## Prompt:
Repeat the whole listing exactly as written.

☆ ☆ ☆ ☆

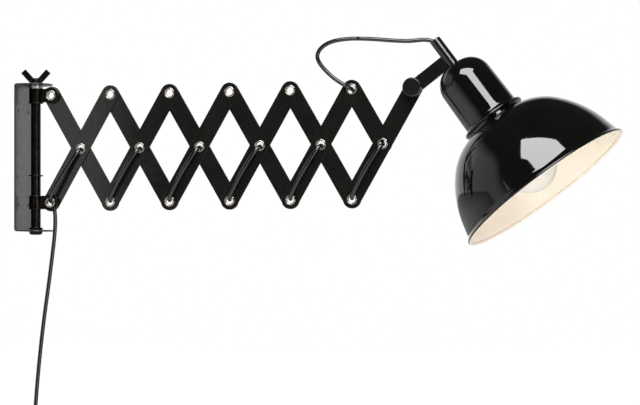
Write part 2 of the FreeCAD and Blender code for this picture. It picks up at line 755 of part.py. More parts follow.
# ---------------------------------------------------------------------------------------------
# Shade: spun cap, ring and bowl
# ---------------------------------------------------------------------------------------------
def shade_cap():
    wall, dome, fillet = dim.shade_wall, dim.cap_dome_radius, dim.cap_foot_radius
    top_radius, foot_radius = dim.cap_radius, dim.cap_flare_radius
    bore = dim.nipple_radius + dim.run_gap
    lip = foot_radius + fillet
    outline = [
        (bore, cap_top), (bore, cap_top - wall), (top_radius - dome, cap_top - wall),
        (top_radius - wall, cap_top - dome, dome - wall, -1),
        (foot_radius - wall, cap_foot + fillet),
        (foot_radius - wall, cap_foot + dim.seat_gap), (lip, cap_foot + dim.seat_gap),
        (lip, cap_foot + wall * 0.6),
        (foot_radius, cap_foot + fillet, fillet, -1),
        (top_radius, cap_top - dome), (top_radius - dome, cap_top, dome, 1),
    ]
    head_piece(turned("Cap", outline), "shade_cap")


def shade_ring():
    """A rolled hoop that clamps the cap's foot to the bowl's neck."""
    inner, outer, tall = dim.neck_radius - dim.shade_wall, dim.ring_reach, dim.ring_height
    half = tall / 2
    outline = [(inner, ring_low), (outer - half, ring_low), (outer, ring_low + half, half, 1),
               (outer - half, cap_foot, half, 1), (inner, cap_foot)]
    head_piece(turned("Hoop", outline), "shade_ring")


def shade_bowl():
    wall = dim.shade_wall
    start, turn, slope = dim.shoulder_start_angle, dim.shoulder_end_angle, dim.skirt_angle
    shoulder, flank = dim.shoulder_radius, dim.flank_radius
    top_z = ring_low - dim.seat_gap
    neck_r = dim.neck_radius

    def path(inset):
        """Outline from the neck down to the mouth, moved in by inset."""
        points = [(neck_r - inset * sine(start), neck_low - inset * cosine(start))]
        radius, height = neck_r, neck_low
        for bend, low, high in ((shoulder, start, turn), (flank, turn, slope)):
            radius = radius + bend * (cosine(high) - cosine(low))
            height = height - bend * (sine(low) - sine(high))
            points.append((radius - inset * cosine(high), height - inset * sine(high),
                           bend - inset, -1))
        radius = radius + dim.skirt_length * sine(slope)
        height = height - dim.skirt_length * cosine(slope)
        points.append((radius - inset * cosine(slope), height - inset * sine(slope)))
        return points

    outer = path(0)
    inner = path(wall)
    outline = [(neck_r - wall, top_z), (neck_r, top_z)] + outer
    outline.append(inner[3])
    outline.append(inner[2][:2])
    outline.append((*inner[1][:2], flank - wall, 1))
    outline.append((*inner[0][:2], shoulder - wall, 1))
    outline.append((neck_r - wall, neck_low - wall))
    bowl = turned("BowlShell", outline)
    mouth_r, mouth_z = outer[3]
    bead = doc.addObject("Part::Torus", "BowlBead")
    bead.setExpression("Radius1", (mouth_r + wall / 2).formula)
    bead.setExpression("Radius2", dim.rim_bead_radius.formula)
    place(bead, (0, 0, mouth_z))
    head_piece(fuse("Bowl", bowl, bead), "shade_bowl")
    return mouth_r, mouth_z


shade_cap()
shade_ring()
mouth_radius, mouth_height = shade_bowl()

# ---------------------------------------------------------------------------------------------
# Lampholder and bulb
# ---------------------------------------------------------------------------------------------
holder_high = nipple_low + dim.holder_top_rise
holder_low = holder_high - dim.holder_length
base_top = holder_low + dim.holder_well_depth - dim.seat_gap - dim.link_gap
base_low = base_top - dim.base_length
globe_z = base_top - dim.globe_drop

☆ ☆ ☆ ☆

## Solution:
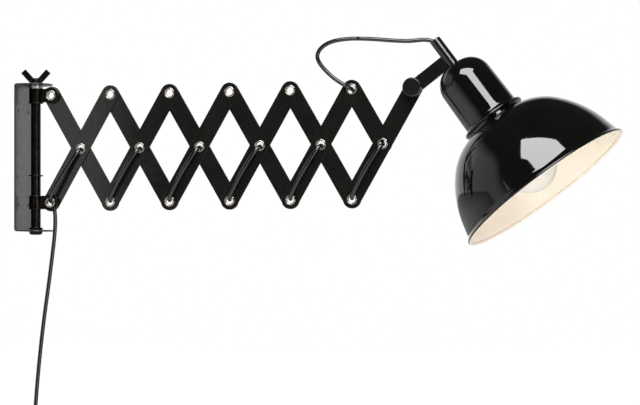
Write part 2 of the FreeCAD and Blender code for this picture. It picks up at line 755 of part.py. More parts follow.
# ---------------------------------------------------------------------------------------------
# Shade: spun cap, ring and bowl
# ---------------------------------------------------------------------------------------------
def shade_cap():
    wall, dome, fillet = dim.shade_wall, dim.cap_dome_radius, dim.cap_foot_radius
    top_radius, foot_radius = dim.cap_radius, dim.cap_flare_radius
    bore = dim.nipple_radius + dim.run_gap
    lip = foot_radius + fillet
    outline = [
        (bore, cap_top), (bore, cap_top - wall), (top_radius - dome, cap_top - wall),
        (top_radius - wall, cap_top - dome, dome - wall, -1),
        (foot_radius - wall, cap_foot + fillet),
        (foot_radius - wall, cap_foot + dim.seat_gap), (lip, cap_foot + dim.seat_gap),
        (lip, cap_foot + wall * 0.6),
        (foot_radius, cap_foot + fillet, fillet, -1),
        (top_radius, cap_top - dome), (top_radius - dome, cap_top, dome, 1),
    ]
    head_piece(turned("Cap", outline), "shade_cap")


def shade_ring():
    """A rolled hoop that clamps the cap's foot to the bowl's neck."""
    inner, outer, tall = dim.neck_radius - dim.shade_wall, dim.ring_reach, dim.ring_height
    half = tall / 2
    outline = [(inner, ring_low), (outer - half, ring_low), (outer, ring_low + half, half, 1),
               (outer - half, cap_foot, half, 1), (inner, cap_foot)]
    head_piece(turned("Hoop", outline), "shade_ring")


def shade_bowl():
    wall = dim.shade_wall
    start, turn, slope = dim.shoulder_start_angle, dim.shoulder_end_angle, dim.skirt_angle
    shoulder, flank = dim.shoulder_radius, dim.flank_radius
    top_z = ring_low - dim.seat_gap
    neck_r = dim.neck_radius

    def path(inset):
        """Outline from the neck down to the mouth, moved in by inset."""
        points = [(neck_r - inset * sine(start), neck_low - inset * cosine(start))]
        radius, height = neck_r, neck_low
        for bend, low, high in ((shoulder, start, turn), (flank, turn, slope)):
            radius = radius + bend * (cosine(high) - cosine(low))
            height = height - bend * (sine(low) - sine(high))
            points.append((radius - inset * cosine(high), height - inset * sine(high),
                           bend - inset, -1))
        radius = radius + dim.skirt_length * sine(slope)
        height = height - dim.skirt_length * cosine(slope)
        points.append((radius - inset * cosine(slope), height - inset * sine(slope)))
        return points

    outer = path(0)
    inner = path(wall)
    outline = [(neck_r - wall, top_z), (neck_r, top_z)] + outer
    outline.append(inner[3])
    outline.append(inner[2][:2])
    outline.append((*inner[1][:2], flank - wall, 1))
    outline.append((*inner[0][:2], shoulder - wall, 1))
    outline.append((neck_r - wall, neck_low - wall))
    bowl = turned("BowlShell", outline)
    mouth_r, mouth_z = outer[3]
    bead = doc.addObject("Part::Torus", "BowlBead")
    bead.setExpression("Radius1", (mouth_r + wall / 2).formula)
    bead.setExpression("Radius2", dim.rim_bead_radius.formula)
    place(bead, (0, 0, mouth_z))
    head_piece(fuse("Bowl", bowl, bead), "shade_bowl")
    return mouth_r, mouth_z


shade_cap()
shade_ring()
mouth_radius, mouth_height = shade_bowl()

# ---------------------------------------------------------------------------------------------
# Lampholder and bulb
# ---------------------------------------------------------------------------------------------
holder_high = nipple_low + dim.holder_top_rise
holder_low = holder_high - dim.holder_length
base_top = holder_low + dim.holder_well_depth - dim.seat_gap - dim.link_gap
base_low = base_top - dim.base_length
globe_z = base_top - dim.globe_drop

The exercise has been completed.